I watch Noel half raise a hand in silent greeting through the glass. Suddenly the door opens, there's sound and he's on the threshold. Our eyes meet and the famous monobrow furrows. 

Am I the guy from the last Q interview? All that rowdiness in the pub round the corner?

I am.

"So you were the c**t asking all the questions about my ex-missus?" he demands.

Yes.

"You've cost me a lot of f**king money."

The publicist intervenes.

Wasn't it just some cheeky picture captions?

"No, it wasn't," says Noel.

He makes his way to the sofa and throws his keys down. He's like a man contemplating his options on hearing his hotel room is double booked. Stay in high indignation and beast the cravenly apologetic stuff? Or storm off home? His publicist asks if he really wants to do the interview.

"No, I think I'd rather go shopping."

With that he collects his jacket and keys and walks out.

"I've never seen him like this before," says his publicist. "Never."

Lounging happily by a photocopier, Liam Gallagher watches with genuine bafflement as his older brother shoulders past, jacket opening like a sail over his head.

He's upset," says Liam, not entirely without mischief.

WITH THEIR SIXTH studio album, Don't Believe The Truth, Oasis appear less of a double act and more a band then they've ever been. With three contributions from Liam Gallagher, two from bassist Andy Bell and one from guitarist Gem Archer, the new album revisits their glory years. Noel, the boss and surrogate dad to his younger brother, has matured and can claim friendships with the likes of Chris Martin, who he has described as "a bloke I wouldn't have liked 10 years ago." Liam has calmed, too. Life with Nicole Appleton and his family suits him. Since one final epic scrap in a Munich hotel bar in December 2002, in which Liam lost his two front teeth, he hasn't heard the words 'you have the right to remain silent" for a while.

But the sibling argy-bargy of old has developed into something darker. "As a frontman, he's the best. As a person, there are things about him I don't like," Noel has said of his brother. The animosity was crystallised in Barcelona in 2000. Backstage, there was a drunken Liam taunt so heinous that Noel walked off the tour and said he would never forgive him.

At Glastonbury 2004, they were rumoured to have arrived separately to play a disastrous set. Clearly the threat of brotherly ructions still hangs over the new world tour.

At the start of week one, as I climb aboard , Liam Gallagher  has been briefly recast as the sensible one, the peacemaker. By the end of our time with the band, it is hard to tell who's first in line for a Liam "slap".

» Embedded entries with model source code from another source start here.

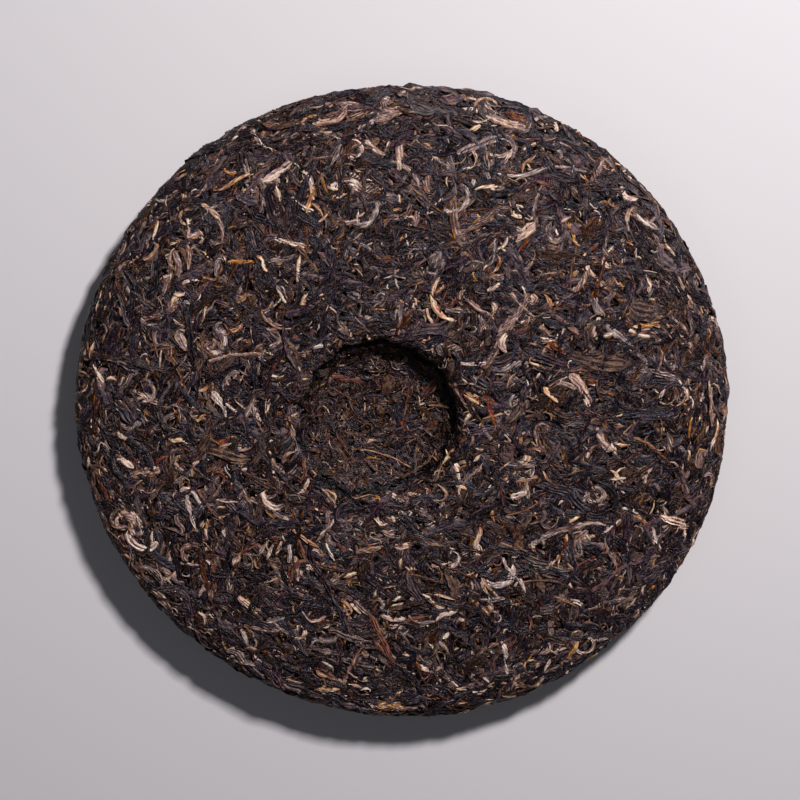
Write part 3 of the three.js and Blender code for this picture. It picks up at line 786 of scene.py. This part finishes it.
# Lengthwise folds at each corner of the sections, -1 in a groove and 1 on a ridge, winding round a twisted
# strip. Also gives how far the twist shifts them round at each section.
def ridges(strips, mm_along, corners):
    count, stations = mm_along.shape
    twisted = rng.uniform(0, 1, (count, 1)) < TWISTED
    twist = rng.normal(0, TWIST, (count, 1)) + rng.normal(0, MORE_TWIST, (count, 1)) * twisted
    slip = (twist * mm_along)[..., None]
    beat = np.pi * rng.uniform(*FOLD_BEAT, (count, 1, 1))
    phase = rng.uniform(0, ANY_PHASE, (count, 1, 1))
    turned = phase + slip * beat * (corners - 2) / strips["width"][:, None, None]
    ridge = np.cos(beat * np.arange(corners) + turned) + rng.normal(0, FOLD_NOISE, (count, stations, corners))
    return np.clip(ridge, -1, 1), slip


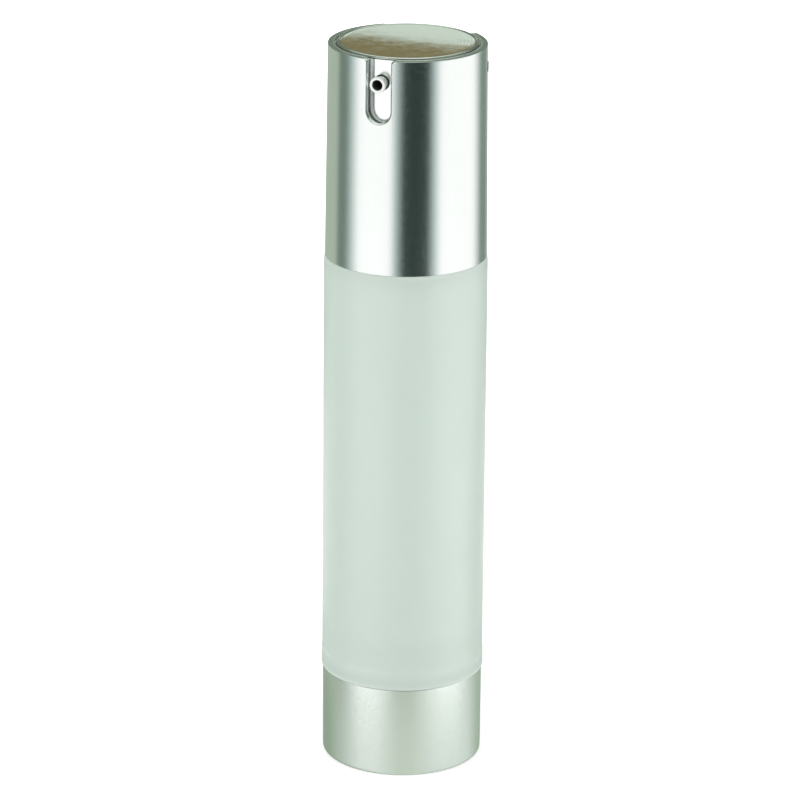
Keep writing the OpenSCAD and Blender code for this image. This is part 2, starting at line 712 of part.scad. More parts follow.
module nozzle_tip() color(bright_metal) {
    neck_r = nozzle_neck / 2;
    flange_r = nozzle_d / 2;
    face_y = nozzle_tip_y - tip_round;
    flange_y = nozzle_tip_y - nozzle_flange;
    difference() {
        union() {
            towards_nozzle(neck_r, nozzle_root_y, face_y);
            towards_nozzle(neck_r, flange_y - nozzle_cone, flange_y, flange_r);
            towards_nozzle(flange_r, flange_y, face_y);
            towards_nozzle(flange_r, face_y, nozzle_tip_y, flange_r - tip_round);
        }
        towards_nozzle(outlet_d / 2, nozzle_tip_y - outlet_depth, nozzle_tip_y + over);
        towards_nozzle(channel_d / 2, nozzle_root_y - over, nozzle_tip_y);
    }
}

base_shell();
base_plug();
barrel();
follower_piston();
neck_gasket();
pump_closure();
pump_housing();
housing_cap();
inlet_ball();
lower_stem();
seal_piston();
upper_stem();
return_spring();
collar_liner();
collar_shell();
actuator_core();
actuator_skirt();
actuator_disc();
nozzle_tip();
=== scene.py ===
# %% [markdown]
# # An airless pump bottle, dressed around its CAD frame
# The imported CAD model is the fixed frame: real sizes, in metres, with the bottle's foot at the
# origin, +Z up and the nozzle pointing to -Y.

# %% Load the frame
import json
import math

import bmesh
import bpy
from mathutils import Matrix, Vector


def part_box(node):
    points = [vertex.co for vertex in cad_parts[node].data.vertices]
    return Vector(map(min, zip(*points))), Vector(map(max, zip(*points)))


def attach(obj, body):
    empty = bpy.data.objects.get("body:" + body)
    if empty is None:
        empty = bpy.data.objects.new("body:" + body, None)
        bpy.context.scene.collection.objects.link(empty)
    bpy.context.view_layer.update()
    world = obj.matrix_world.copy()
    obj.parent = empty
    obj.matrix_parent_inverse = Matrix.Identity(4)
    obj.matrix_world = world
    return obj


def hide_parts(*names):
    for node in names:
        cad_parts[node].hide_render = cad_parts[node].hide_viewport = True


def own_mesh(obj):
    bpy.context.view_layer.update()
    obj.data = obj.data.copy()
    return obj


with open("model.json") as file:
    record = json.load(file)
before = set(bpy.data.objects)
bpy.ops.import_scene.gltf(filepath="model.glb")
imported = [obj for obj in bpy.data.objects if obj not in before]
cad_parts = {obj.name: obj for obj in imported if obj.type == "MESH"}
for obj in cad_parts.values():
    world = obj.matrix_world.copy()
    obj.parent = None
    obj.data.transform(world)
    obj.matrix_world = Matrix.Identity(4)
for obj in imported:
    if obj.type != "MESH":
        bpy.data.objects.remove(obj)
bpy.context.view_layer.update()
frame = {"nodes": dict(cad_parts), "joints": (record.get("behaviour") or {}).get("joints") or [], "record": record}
MM = 0.001

# %% [markdown]
# ## The camera
# The photograph was taken from some way off with a long lens, 19 degrees above the horizon and
# 21 degrees round from the nozzle, and rolled by half a degree. A long lens keeps the bottle's
# sides nearly parallel, but the ellipses of its seams still open towards the foot, which is
# what fixes the distance.

# %% Place the camera
CAMERA_TURN = math.radians(20.9)
CAMERA_BACK, CAMERA_HEIGHT = 845.3 * MM, 367.35 * MM
AIM_RIGHT, AIM_HEIGHT = -0.92 * MM, 75.8 * MM
CAMERA_RIGHT = 0.13 * MM
CAMERA_ROLL = math.radians(0.526)
LENS_MM, SENSOR_MM = 198.66, 36

turn = Matrix.Rotation(CAMERA_TURN, 3, "Z")
spot = turn @ Vector((CAMERA_RIGHT, -CAMERA_BACK, CAMERA_HEIGHT))
aim = turn @ Vector((AIM_RIGHT, 0, AIM_HEIGHT))
lens = bpy.data.cameras.new("camera")
lens.lens, lens.sensor_width = LENS_MM, SENSOR_MM
camera = bpy.data.objects.new("camera", lens)
bpy.context.collection.objects.link(camera)
camera.rotation_mode = "QUATERNION"
camera.location = spot
look = (aim - spot).to_track_quat("-Z", "Y")
camera.rotation_quaternion = look @ Matrix.Rotation(CAMERA_ROLL, 3, "Z").to_quaternion()
bpy.context.scene.camera = camera
bpy.context.scene.view_settings.view_transform = "Standard"
print("camera at", [round(v, 3) for v in spot])

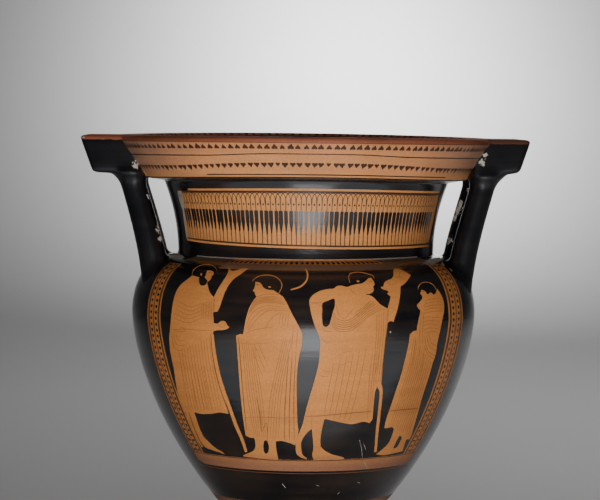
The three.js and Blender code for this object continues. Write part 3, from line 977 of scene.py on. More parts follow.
def draw_wear(paint, p):
    """The mended break, the rubbed places and the small chips; the pale patches at the handle roots are
    partly painted highlight, and the strip down the neck's left side is a painted highlight
    """
    paint.pens([
        [(304.8, 416.4), (318, 416), (332, 414.8), (352, 413), (372, 411.4)],
        [(388.6, 411), (400, 410), (417.6, 408.4)]], 1.1, "crack")
    paint.pen([(244.6, 417.4), (262, 417.2), (280, 418), (296.8, 417.6)], 0.8, "crack")
    paint.pen([(236.6, 343), (252, 344), (268, 343)], 0.35, "dilute")
    paint.blob((390.5, 332.2), 0.8, 1, "worn_and_highlight", 7)
    paint.pen([(359.4, 440), (361.6, 449), (362.4, 457)], 0.35, "worn_and_highlight")
    paint.pen([(363.6, 443), (365.8, 450)], 0.3, "worn_and_highlight")
    for line in ([(282, 483.6), (285.6, 488)], [(337.6, 494.4), (340, 491.6)], [(316, 485), (319, 486)],
                 [(357.6, 482.6), (360.4, 483)], [(364.6, 462), (367, 469)]):
        paint.pen(line, 0.6, "worn_and_highlight")
    # Pale patches: those at the handle roots are rubbed gloss and partly painted highlight
    worn_and_highlight_patches = (
        [(166.6, 255), (171, 253.4), (176, 253), (182, 255.4), (184, 258), (176, 258.6), (169, 258)],
        [(424, 263.4), (429, 259.4), (434.6, 258), (440, 257.6), (441, 260.4), (436, 263.4), (431, 265.4)],
        # These two strips down the neck's left side are a painted highlight
        [(177.6, 190.2), (181.6, 190.4), (184.4, 207.6), (182.6, 208)],
        [(182.4, 207), (183.8, 207), (187.2, 236), (186.2, 236)],
        [(441, 261.6), (443.6, 263), (444.6, 266), (442, 265)],
        [(449, 268), (452, 270), (451.6, 271.4)],
    )
    for patch in worn_and_highlight_patches:
        paint.soft_shape(patch, "worn_and_highlight")


def paint_pot(profile, sides):
    """Everything painted on the outside, in the order the painter laid it"""
    paint = Painting(profile, sides)
    draw_rays(paint, profile)
    draw_lip(paint, profile)
    for turn in (0.0, math.pi):
        paint.turn = turn
        draw_panel(paint, profile)
        draw_neck(paint, profile, -67.5, 70)
        if turn:
            draw_back_figures(paint)
        else:
            draw_speaker(paint)
            draw_listener(paint)
            draw_leaning_man(paint)
            draw_youth(paint)
            paint.pen([(305.4, 268.4), (307.6, 274), (306.4, 280.6), (300.4, 286.6),
                       (290.6, 289.8)], 1.7, "clay")
            draw_wear(paint, profile)
    paint.turn = 0.0
    return paint.mesh()


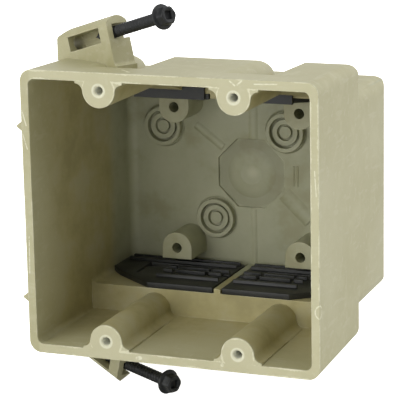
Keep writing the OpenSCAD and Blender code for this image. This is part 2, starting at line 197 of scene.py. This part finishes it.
def box_material():
    t = Tree("tan_polyester")
    p = t.shader
    hole = t.from_holes()

    # Colour: broad blotches, marbling and short glass-fibre flecks
    blotch = t.noise(26, 3)
    marble = t.noise(150, 4, 0.6, distortion=0.6)
    fibre_a = t.noise(420, 2, 0.5, t.stretched((1, 0.22, 1), (0.4, 0.2, 0.9)))
    fibre_b = t.noise(420, 2, 0.5, t.stretched((0.22, 1, 1), (0.9, 0.5, 0.3)))
    grain = t.noise(1500, 2, 0.6)
    colour = t.mix(t.above(blotch, 0.35, 0.65), rgb(0.395, 0.370, 0.205), rgb(0.435, 0.412, 0.248))
    colour = t.mix(t.both(t.above(marble, 0.42, 0.72), 0.5), colour, rgb(0.475, 0.455, 0.290))
    fibre = t.math("MAXIMUM", t.above(fibre_a, 0.60, 0.70), t.above(fibre_b, 0.60, 0.70))
    colour = t.mix(t.both(fibre, 0.28), colour, rgb(0.52, 0.50, 0.35))
    speck = t.above(grain, 0.62, 0.74)
    colour = t.mix(t.both(speck, 0.22), colour, rgb(0.26, 0.24, 0.13))

    # Painted light and shade: sheltered inner faces are painted warmer and darker for the shade and warm
    # bounce light inside the box, and the back wall is painted greyer for the open light it gets
    deep = t.above(t.y, 0.0565, 0.0655)
    inside = t.both(t.below(t.from_rect(CAVITY), -0.0006, 0.0001),
                    t.above(t.y, 0.0004, 0.0012), t.below(t.y, 0.0779, 0.0785))
    normal = t.add("ShaderNodeNewGeometry").outputs["Normal"]
    up = t.add("ShaderNodeSeparateXYZ", normal).outputs["Z"]
    rear_shell = t.both(t.above(t.math("ABSOLUTE", t.z), 0.0358, 0.0361), t.above(t.y, 0.0425, 0.0430))
    groove = t.both(t.above(t.z, 0.0400, 0.0405), t.above(up, 0.2, 0.5))
    inside = t.both(inside, t.math("SUBTRACT", 1.0, t.either(rear_shell, groove)))
    # painted shade and warm bounce light on the inner faces
    colour = t.mix(t.both(inside, t.math("SUBTRACT", 1.0, deep), 0.75), colour, rgb(0.40, 0.345, 0.150))
    # painted open light, greyer, on the back wall
    colour = t.mix(t.both(inside, deep, 0.85), colour, rgb(0.375, 0.385, 0.255))

    clouds = t.noise(48, 4, 0.65)
    colour = t.mix(t.both(inside, t.above(clouds, 0.46, 0.66), 0.35), colour, rgb(0.47, 0.465, 0.325))
    colour = t.mix(t.both(inside, t.below(clouds, 0.36, 0.52), 0.40), colour, rgb(0.25, 0.225, 0.105))

    # Centre dish: painted shade darkens its foot and a painted highlight lightens its cone
    wall = t.both(t.above(t.y, 0.0735, 0.0745), t.below(t.y, 0.0779, 0.0785))
    dish = t.vec("LENGTH", t.xyz(t.x, 0.0, t.z))
    # painted shade round the foot of the dish
    dish_foot_painted_shade = t.both(wall, t.above(dish, 0.0060, 0.0095), t.below(dish, 0.0118, 0.0130))
    colour = t.mix(t.both(dish_foot_painted_shade, 0.35), colour, rgb(0.22, 0.215, 0.13))
    # painted highlight on the cone
    cone_painted_highlight = t.both(wall, t.below(t.from_point((0.0006, 0.0752, 0.0005)), 0.0006, 0.0036))
    colour = t.mix(t.both(cone_painted_highlight, 0.6), colour, rgb(0.60, 0.60, 0.43))

    # Worn edges: pale where the rim, its inner edge and the ridges have rubbed
    outer = t.from_rect(RIM_OUTER)
    inner = t.from_rect(RIM_INNER)
    ridge = t.math("SUBTRACT", hole, RIDGE_R * MM)
    mouth = t.math("MAXIMUM", inner, t.math("MULTIPLY", ridge, -1.0))
    edge_out = t.vec("LENGTH", t.xyz(outer, t.y, 0.0))
    edge_in = t.vec("LENGTH", t.xyz(mouth, t.y, 0.0))
    patch = t.noise(95, 4, 0.65)
    fine = t.noise(700, 3, 0.7)
    reach = t.math("MULTIPLY_ADD", patch, 0.0025, -0.00108)
    reach = t.math("MULTIPLY_ADD", t.math("SUBTRACT", fine, 0.5), 0.0012, reach)
    rub_out = t.above(t.math("SUBTRACT", reach, edge_out), -0.00016, 0.00010)
    rub_in = t.above(t.math("SUBTRACT", reach, edge_in), -0.00010, 0.00014)
    # The left rim is rubbed less than the others
    left = t.below(t.x, -0.0480, -0.0470)
    worn = t.either(t.both(rub_out, 0.8), t.both(rub_in, 0.85))
    worn = t.both(worn, t.math("MULTIPLY_ADD", left, -0.62, 1.0))
    # The front face of the rim is also made paler as a whole, less on the left
    face = t.both(t.below(t.y, 0.0002, 0.0008), t.above(t.y, -0.004, -0.003))
    colour = t.mix(t.both(face, t.math("MULTIPLY_ADD", left, -0.35, 0.45)), colour, rgb(0.56, 0.535, 0.355))
    colour = t.mix(worn, colour, rgb(0.66, 0.64, 0.46))

    # Rubbed lines along every other edge, found where a rounded normal leaves the true one
    rounded = t.add("ShaderNodeBevel", 0.0006, samples=6).outputs[0]
    bend = t.math("SUBTRACT", 1.0, t.vec("DOT_PRODUCT", rounded, normal))
    rubbed = t.both(t.above(bend, 0.02, 0.14), t.above(patch, 0.43, 0.60), 0.6)
    colour = t.mix(rubbed, colour, rgb(0.64, 0.62, 0.43))

    # Chips and scratches on the rim and on the top in front of it
    marks = [t.from_line(tuple(v * MM for v in a), tuple(v * MM for v in b)) for a, b, _ in SCRATCHES]
    marks = [t.below(d, r * 0.6 * MM, r * MM) for d, (_, _, r) in zip(marks, SCRATCHES)]
    arc = t.math("ABSOLUTE", t.math("SUBTRACT", t.from_point((0.0516, 0, -0.0252)), 2.3 * MM))
    marks.append(t.below(arc, 0.12 * MM, 0.32 * MM))
    colour = t.mix(t.both(t.either(*marks), t.above(fine, 0.30, 0.55), 0.85), colour, rgb(0.72, 0.71, 0.54))

    # Pale rings round the device holes, grey inside them
    ring = t.both(t.above(hole, 1.3 * MM, 1.42 * MM), t.below(hole, 2.15 * MM, 2.6 * MM),
                  t.below(t.y, 0.0002, 0.0012))
    colour = t.mix(t.both(ring, 0.85), colour, rgb(0.70, 0.69, 0.52))
    bore = t.both(t.below(hole, 1.36 * MM, 1.48 * MM), t.above(t.y, 0.0004, 0.0009),
                  t.below(t.y, 0.020, 0.022))
    colour = t.mix(bore, colour, rgb(0.80, 0.80, 0.70))

    t.put(p.inputs["Base Color"], colour)
    rough = t.math("MULTIPLY_ADD", marble, 0.16, 0.40)
    t.put(p.inputs["Roughness"], rough)
    p.inputs["Specular IOR Level"].default_value = 0.5

    soft = t.add("ShaderNodeBevel", 0.00035, samples=6)
    orange = t.noise(1100, 2, 0.5)
    height = t.math("ADD", t.math("MULTIPLY", orange, 0.5), t.math("MULTIPLY", t.noise(160, 2), 1.2))
    bump = t.tree.nodes.new("ShaderNodeBump")
    bump.inputs["Strength"].default_value = 0.35
    bump.inputs["Distance"].default_value = 0.00008
    t.put(bump.inputs["Height"], height)
    t.put(bump.inputs["Normal"], soft.outputs[0])
    t.put(p.inputs["Normal"], bump.outputs[0])
    return t.material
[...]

AN HOUR BEFORE the walkout, the ergonomic office chair spins and offers up a hairy hand and the burning Gallagher  eyes. Liam even asks how I am, and I bask in the new etiquette. There are improvements in personal aroma too. When we met at the band's Buckinghamshire studio in 2002 he seemed to be perspiring super-strength lager. In its place this time is an appealing men's fragrance.

And where you once winced at the sheer volume of profanities, I am now only occasionally a "c**t" for the odd ill-judged question, and even this can be downgraded to "soft lad" on appeal.

Certain issues still arouse the inner caveman. The word marriage, he says, makes him think of "dog shit". But, as long time observers will concede, even this is a mellowing.